Locate the word "Blender" in the material, then show every line that holds it.

# start of STORED RECORDS

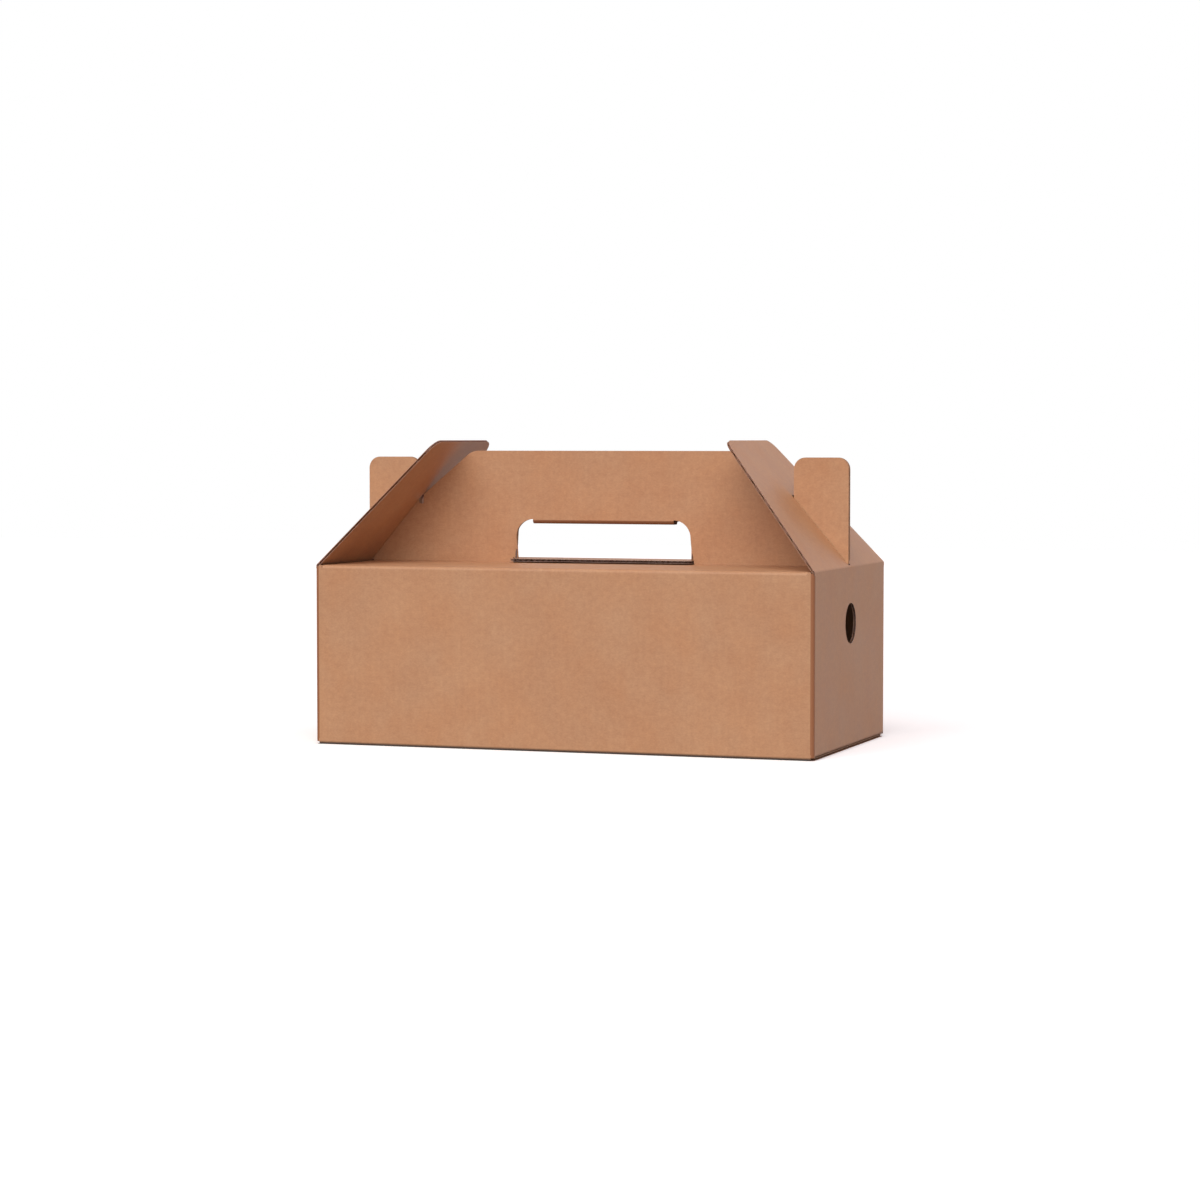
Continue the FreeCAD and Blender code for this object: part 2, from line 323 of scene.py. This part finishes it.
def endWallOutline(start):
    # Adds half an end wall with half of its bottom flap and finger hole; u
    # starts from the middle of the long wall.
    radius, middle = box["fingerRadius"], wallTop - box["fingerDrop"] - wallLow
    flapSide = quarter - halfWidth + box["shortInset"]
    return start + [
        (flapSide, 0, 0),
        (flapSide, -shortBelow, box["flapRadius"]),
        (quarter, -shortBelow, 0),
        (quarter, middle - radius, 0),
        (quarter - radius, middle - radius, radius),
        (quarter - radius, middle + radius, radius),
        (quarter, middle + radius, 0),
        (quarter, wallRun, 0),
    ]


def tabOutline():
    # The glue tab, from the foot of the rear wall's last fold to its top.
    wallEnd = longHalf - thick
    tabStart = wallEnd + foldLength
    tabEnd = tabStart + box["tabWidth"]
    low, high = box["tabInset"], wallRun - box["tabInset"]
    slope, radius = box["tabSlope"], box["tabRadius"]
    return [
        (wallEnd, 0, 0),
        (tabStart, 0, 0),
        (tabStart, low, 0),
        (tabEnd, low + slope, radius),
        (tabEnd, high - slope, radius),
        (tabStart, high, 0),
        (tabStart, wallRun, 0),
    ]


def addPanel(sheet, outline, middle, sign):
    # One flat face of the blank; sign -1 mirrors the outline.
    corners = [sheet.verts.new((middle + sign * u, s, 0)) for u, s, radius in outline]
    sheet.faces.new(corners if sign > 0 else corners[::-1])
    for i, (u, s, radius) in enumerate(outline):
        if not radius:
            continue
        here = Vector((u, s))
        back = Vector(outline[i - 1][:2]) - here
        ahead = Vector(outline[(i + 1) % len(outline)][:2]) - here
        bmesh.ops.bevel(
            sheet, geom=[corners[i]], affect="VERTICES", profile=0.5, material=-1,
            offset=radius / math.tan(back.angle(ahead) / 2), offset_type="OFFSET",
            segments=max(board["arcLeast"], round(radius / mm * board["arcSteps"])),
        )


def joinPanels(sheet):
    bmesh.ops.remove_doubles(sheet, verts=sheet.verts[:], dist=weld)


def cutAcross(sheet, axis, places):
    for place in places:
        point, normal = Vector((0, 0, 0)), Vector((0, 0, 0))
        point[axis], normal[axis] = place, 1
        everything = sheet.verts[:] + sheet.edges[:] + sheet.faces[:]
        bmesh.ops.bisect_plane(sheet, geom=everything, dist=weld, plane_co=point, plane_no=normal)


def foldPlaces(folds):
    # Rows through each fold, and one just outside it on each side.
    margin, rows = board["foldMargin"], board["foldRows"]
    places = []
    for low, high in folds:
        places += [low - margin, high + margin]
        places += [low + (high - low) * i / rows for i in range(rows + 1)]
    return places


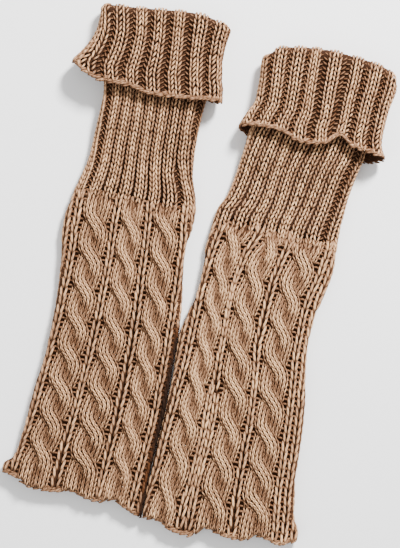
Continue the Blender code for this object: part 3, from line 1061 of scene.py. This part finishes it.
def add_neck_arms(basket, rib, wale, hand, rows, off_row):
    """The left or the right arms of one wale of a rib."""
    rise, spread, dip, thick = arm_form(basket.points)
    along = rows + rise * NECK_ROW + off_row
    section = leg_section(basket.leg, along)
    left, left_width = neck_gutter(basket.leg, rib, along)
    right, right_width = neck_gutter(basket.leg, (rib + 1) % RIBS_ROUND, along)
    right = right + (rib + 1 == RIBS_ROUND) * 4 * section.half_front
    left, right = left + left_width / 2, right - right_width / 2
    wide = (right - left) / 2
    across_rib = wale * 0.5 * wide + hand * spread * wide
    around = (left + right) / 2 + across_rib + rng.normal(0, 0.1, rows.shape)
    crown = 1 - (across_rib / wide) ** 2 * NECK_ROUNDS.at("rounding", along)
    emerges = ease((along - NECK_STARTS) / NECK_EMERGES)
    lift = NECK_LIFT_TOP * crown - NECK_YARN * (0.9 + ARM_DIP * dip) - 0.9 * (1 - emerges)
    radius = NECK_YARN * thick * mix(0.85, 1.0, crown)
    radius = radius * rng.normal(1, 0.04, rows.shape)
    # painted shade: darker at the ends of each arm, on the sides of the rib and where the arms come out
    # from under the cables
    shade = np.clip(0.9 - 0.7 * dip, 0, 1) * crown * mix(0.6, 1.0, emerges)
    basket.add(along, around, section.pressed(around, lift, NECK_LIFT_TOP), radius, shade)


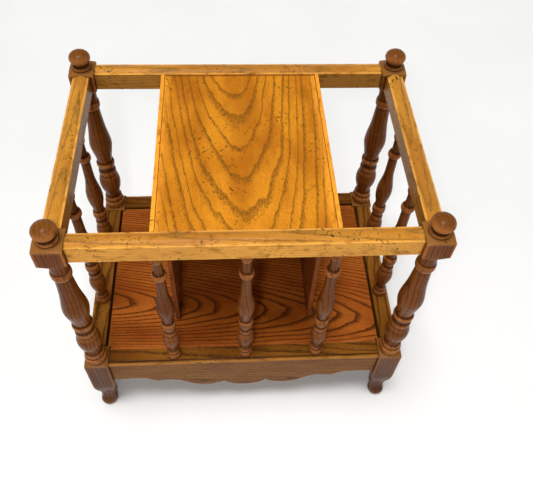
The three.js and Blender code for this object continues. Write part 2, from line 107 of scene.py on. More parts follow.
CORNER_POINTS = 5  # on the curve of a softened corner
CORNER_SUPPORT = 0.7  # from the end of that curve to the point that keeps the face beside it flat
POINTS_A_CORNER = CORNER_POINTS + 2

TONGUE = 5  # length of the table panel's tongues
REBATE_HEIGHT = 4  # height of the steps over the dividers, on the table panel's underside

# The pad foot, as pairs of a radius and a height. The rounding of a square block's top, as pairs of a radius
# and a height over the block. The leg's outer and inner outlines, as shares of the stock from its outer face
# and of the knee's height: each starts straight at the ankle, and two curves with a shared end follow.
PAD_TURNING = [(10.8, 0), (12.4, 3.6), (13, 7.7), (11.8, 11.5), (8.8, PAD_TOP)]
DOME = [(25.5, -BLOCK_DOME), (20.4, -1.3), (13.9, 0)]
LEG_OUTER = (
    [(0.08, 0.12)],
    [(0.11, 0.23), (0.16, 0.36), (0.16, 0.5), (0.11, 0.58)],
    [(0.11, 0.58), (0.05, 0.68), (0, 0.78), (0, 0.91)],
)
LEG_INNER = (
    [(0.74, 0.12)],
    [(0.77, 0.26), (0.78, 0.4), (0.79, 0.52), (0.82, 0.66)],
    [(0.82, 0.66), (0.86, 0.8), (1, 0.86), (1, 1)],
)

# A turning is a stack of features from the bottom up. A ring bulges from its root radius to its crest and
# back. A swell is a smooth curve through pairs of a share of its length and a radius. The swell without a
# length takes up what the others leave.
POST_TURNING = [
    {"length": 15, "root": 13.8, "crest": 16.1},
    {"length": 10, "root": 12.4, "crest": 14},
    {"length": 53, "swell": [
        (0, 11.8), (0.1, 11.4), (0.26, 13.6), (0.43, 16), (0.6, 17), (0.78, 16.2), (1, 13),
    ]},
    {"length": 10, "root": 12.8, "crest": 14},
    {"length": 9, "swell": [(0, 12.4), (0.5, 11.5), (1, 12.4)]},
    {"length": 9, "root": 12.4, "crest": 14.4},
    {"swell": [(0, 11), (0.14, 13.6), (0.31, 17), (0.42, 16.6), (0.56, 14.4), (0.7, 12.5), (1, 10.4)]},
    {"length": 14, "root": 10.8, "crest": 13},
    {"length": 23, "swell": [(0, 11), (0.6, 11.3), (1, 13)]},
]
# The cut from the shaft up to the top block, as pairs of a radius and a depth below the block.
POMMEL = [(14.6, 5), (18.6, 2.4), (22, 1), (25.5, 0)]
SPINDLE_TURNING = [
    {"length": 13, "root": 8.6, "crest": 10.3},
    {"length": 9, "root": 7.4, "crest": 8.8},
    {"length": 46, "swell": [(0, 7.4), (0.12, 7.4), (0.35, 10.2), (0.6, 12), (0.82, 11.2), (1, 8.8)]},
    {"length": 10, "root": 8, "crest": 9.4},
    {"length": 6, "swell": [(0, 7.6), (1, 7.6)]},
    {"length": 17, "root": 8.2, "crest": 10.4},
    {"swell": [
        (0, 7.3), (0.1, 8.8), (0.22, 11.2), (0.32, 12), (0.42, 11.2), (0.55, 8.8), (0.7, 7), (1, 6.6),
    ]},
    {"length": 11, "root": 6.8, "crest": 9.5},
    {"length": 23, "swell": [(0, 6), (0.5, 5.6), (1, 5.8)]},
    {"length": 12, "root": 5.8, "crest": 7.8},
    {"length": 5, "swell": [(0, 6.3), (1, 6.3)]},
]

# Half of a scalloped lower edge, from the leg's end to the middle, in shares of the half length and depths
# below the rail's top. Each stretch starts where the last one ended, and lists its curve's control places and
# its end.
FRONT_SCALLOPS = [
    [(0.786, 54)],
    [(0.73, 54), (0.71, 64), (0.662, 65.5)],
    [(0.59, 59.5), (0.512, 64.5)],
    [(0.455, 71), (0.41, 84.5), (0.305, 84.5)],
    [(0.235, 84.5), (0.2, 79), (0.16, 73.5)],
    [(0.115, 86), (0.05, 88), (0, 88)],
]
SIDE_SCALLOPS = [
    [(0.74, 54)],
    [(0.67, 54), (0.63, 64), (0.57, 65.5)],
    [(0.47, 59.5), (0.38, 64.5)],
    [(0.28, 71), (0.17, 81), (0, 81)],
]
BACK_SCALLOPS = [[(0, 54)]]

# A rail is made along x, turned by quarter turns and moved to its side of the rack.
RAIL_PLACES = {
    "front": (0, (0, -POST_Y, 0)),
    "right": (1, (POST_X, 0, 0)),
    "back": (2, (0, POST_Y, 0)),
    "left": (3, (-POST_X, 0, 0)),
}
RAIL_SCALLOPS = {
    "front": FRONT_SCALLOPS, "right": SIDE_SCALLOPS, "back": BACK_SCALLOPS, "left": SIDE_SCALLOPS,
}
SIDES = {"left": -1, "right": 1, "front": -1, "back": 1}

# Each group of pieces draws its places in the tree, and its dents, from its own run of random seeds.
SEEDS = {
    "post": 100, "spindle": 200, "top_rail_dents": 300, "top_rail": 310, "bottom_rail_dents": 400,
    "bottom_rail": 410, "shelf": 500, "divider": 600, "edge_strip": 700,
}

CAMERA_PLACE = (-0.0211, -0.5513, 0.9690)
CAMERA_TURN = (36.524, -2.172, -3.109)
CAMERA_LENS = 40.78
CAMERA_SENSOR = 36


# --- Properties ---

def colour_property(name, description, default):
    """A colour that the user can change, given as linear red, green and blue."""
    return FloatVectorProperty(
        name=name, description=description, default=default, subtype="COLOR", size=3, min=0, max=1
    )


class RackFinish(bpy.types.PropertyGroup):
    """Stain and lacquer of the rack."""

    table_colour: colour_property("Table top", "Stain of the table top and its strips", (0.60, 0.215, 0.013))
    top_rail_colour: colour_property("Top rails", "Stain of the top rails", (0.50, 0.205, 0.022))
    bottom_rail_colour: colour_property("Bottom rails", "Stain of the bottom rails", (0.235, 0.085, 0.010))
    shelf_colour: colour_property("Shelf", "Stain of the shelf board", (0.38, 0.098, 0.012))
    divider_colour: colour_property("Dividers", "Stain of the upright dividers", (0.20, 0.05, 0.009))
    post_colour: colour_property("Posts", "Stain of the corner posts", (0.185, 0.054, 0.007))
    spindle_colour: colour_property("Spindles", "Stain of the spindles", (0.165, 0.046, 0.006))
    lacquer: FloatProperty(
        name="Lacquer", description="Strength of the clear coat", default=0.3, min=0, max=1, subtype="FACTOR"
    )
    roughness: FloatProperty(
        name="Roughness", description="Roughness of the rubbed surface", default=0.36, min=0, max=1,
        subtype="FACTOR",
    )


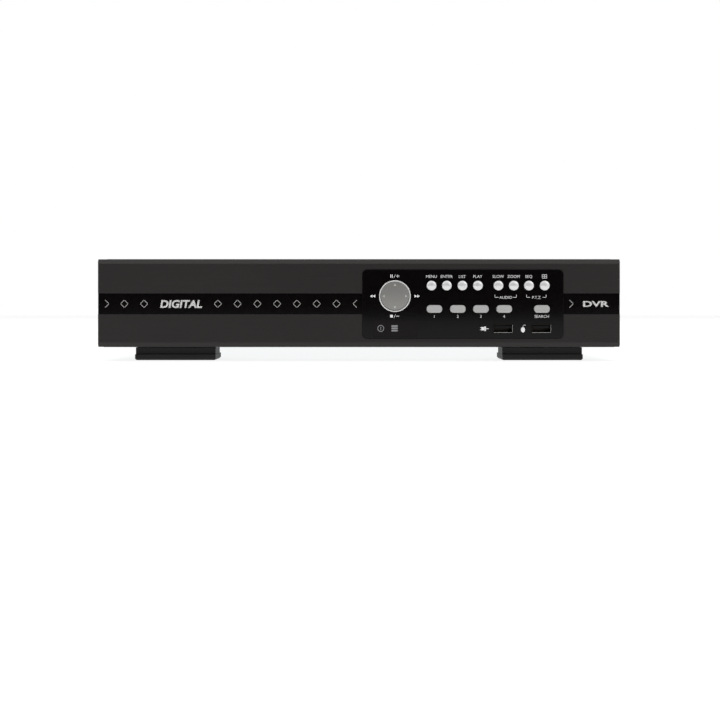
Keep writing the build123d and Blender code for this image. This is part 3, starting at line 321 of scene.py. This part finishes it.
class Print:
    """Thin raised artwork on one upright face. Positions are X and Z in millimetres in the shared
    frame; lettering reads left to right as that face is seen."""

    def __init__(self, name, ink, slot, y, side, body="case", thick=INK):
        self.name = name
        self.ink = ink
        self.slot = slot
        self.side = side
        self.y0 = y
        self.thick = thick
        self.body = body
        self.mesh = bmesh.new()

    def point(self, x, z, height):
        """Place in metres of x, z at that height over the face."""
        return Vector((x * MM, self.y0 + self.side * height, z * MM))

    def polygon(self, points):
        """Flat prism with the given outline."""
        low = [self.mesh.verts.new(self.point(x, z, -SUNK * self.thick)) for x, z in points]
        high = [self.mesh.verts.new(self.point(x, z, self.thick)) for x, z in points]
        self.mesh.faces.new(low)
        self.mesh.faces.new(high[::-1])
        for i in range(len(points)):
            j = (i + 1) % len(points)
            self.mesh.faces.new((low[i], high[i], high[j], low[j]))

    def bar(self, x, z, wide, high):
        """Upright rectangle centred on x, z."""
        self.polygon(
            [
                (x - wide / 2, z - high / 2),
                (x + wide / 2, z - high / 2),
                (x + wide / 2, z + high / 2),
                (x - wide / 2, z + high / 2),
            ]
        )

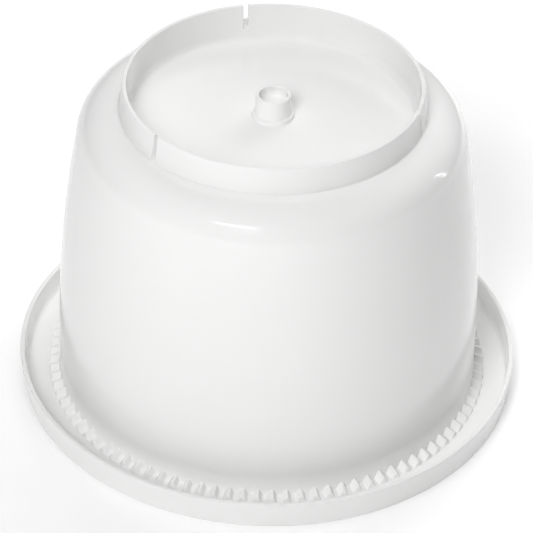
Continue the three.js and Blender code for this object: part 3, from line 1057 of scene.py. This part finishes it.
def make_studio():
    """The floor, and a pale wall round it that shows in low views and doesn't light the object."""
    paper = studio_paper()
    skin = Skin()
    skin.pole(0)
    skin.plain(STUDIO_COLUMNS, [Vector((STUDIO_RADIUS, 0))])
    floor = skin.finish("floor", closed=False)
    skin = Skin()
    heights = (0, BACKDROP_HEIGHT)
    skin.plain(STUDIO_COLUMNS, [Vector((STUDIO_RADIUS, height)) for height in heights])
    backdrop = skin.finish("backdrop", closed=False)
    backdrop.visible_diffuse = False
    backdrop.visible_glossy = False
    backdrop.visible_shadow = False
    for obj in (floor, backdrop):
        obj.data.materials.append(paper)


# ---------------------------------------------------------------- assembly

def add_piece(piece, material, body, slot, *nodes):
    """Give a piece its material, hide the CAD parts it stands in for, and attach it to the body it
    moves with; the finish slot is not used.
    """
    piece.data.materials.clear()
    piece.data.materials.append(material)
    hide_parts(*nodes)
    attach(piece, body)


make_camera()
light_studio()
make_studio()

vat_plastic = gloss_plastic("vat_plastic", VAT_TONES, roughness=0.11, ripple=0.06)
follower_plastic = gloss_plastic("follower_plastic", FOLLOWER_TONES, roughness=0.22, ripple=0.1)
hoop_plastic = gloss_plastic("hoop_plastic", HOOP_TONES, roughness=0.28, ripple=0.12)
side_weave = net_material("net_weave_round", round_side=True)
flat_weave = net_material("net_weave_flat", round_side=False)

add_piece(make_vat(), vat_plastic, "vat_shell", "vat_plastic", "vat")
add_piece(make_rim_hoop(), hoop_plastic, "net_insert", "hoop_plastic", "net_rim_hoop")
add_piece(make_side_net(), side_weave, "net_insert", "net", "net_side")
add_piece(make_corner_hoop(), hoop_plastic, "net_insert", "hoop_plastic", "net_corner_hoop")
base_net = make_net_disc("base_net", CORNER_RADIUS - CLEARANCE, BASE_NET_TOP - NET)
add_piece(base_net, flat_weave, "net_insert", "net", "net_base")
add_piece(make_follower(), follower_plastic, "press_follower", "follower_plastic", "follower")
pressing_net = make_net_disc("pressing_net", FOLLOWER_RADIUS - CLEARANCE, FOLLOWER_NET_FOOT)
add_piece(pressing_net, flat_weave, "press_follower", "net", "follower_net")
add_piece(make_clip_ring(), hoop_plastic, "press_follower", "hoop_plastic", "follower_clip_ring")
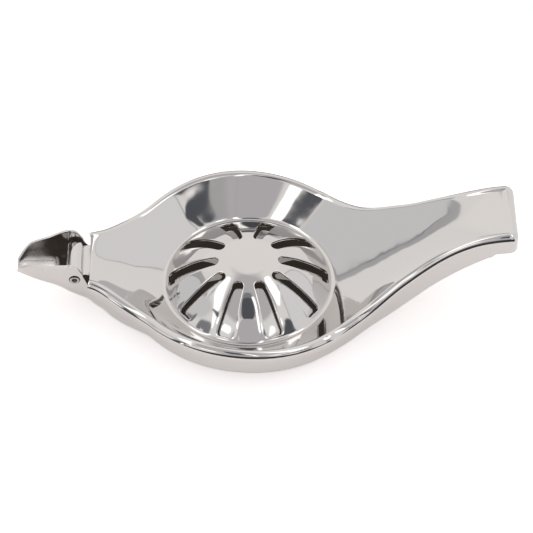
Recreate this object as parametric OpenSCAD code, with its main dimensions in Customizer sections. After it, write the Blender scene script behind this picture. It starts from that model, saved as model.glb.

# end of STORED RECORDS

RESPONSE:
Continue the FreeCAD and Blender code for this object: part 2, from line 323 of scene.py. This part finishes it.
Continue the Blender code for this object: part 3, from line 1061 of scene.py. This part finishes it.
The three.js and Blender code for this object continues. Write part 2, from line 107 of scene.py on. More parts follow.
Keep writing the build123d and Blender code for this image. This is part 3, starting at line 321 of scene.py. This part finishes it.
Continue the three.js and Blender code for this object: part 3, from line 1057 of scene.py. This part finishes it.
Recreate this object as parametric OpenSCAD code, with its main dimensions in Customizer sections. After it, write the Blender scene script behind this picture. It starts from that model, saved as model.glb.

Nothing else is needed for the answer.